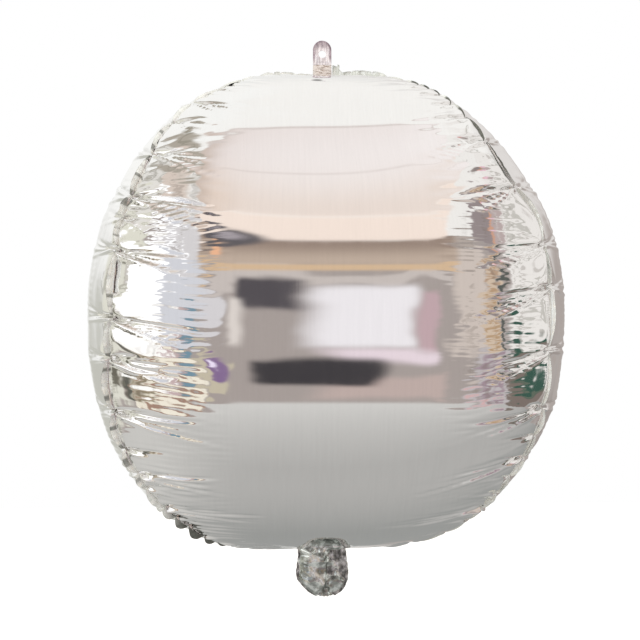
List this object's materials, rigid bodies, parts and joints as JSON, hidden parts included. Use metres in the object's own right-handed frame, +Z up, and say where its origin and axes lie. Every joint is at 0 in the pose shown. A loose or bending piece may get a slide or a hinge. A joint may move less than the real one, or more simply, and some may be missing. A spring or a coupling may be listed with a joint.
{
  "type": "foil balloon",
  "caption": "Inflated silver foil orb balloon of sealed film panels, with a hang tab at the top and an open inflation tail at the bottom.",
  "frame": {"origin": "centre of the envelope on its vertical axis, at its widest level", "axes": "+Z up along the axis from the tail to the hang tab, -Y towards the front panel, +X to the right seen from the front"},
  "size_m": [0.55, 0.55, 0.7225],
  "materials": {
    "mirror_foil": "metallised film, mirror bright, puckered along the seams",
    "seam_foil": "heat-sealed film edge, ruffled",
    "tail_foil": "crumpled metallised film",
    "clear_film": "thin glossy film, slightly pink grey and translucent"
  },
  "bodies": {
    "envelope": {"gore_front": "mirror_foil", "gore_right": "mirror_foil", "gore_back": "mirror_foil", "gore_left": "mirror_foil", "seam_front_right": "seam_foil", "seam_back_right": "seam_foil", "seam_back_left": "seam_foil", "seam_front_left": "seam_foil", "top_gather": "clear_film", "tail_neck": "tail_foil"},
    "tab": {"hang_tab": "clear_film"},
    "tail": {"tail_front_ply": "tail_foil", "tail_back_ply": "tail_foil"}
  },
  "joints": [
    {"name": "tab_fold", "type": "hinge", "parent": "envelope", "child": "tab", "pos_m": [0, 0, 0.3227], "axis": [1, 0, 0], "range_deg": [-80, 80], "stiffness_Nm_per_rad": 0.0005},
    {"name": "tail_fold", "type": "hinge", "parent": "envelope", "child": "tail", "pos_m": [0, 0, -0.303], "axis": [1, 0, 0], "range_deg": [-70, 70]}
  ]
}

WHAT IS ASKED ::
Which lines contain "bodies"? Copy each of them.

THE COMPLETED TASK ::
List this object's materials, rigid bodies, parts and joints as JSON, hidden parts included. Use metres in the object's own right-handed frame, +Z up, and say where its origin and axes lie. Every joint is at 0 in the pose shown. A loose or bending piece may get a slide or a hinge. A joint may move less than the real one, or more simply, and some may be missing. A spring or a coupling may be listed with a joint.
  "bodies": {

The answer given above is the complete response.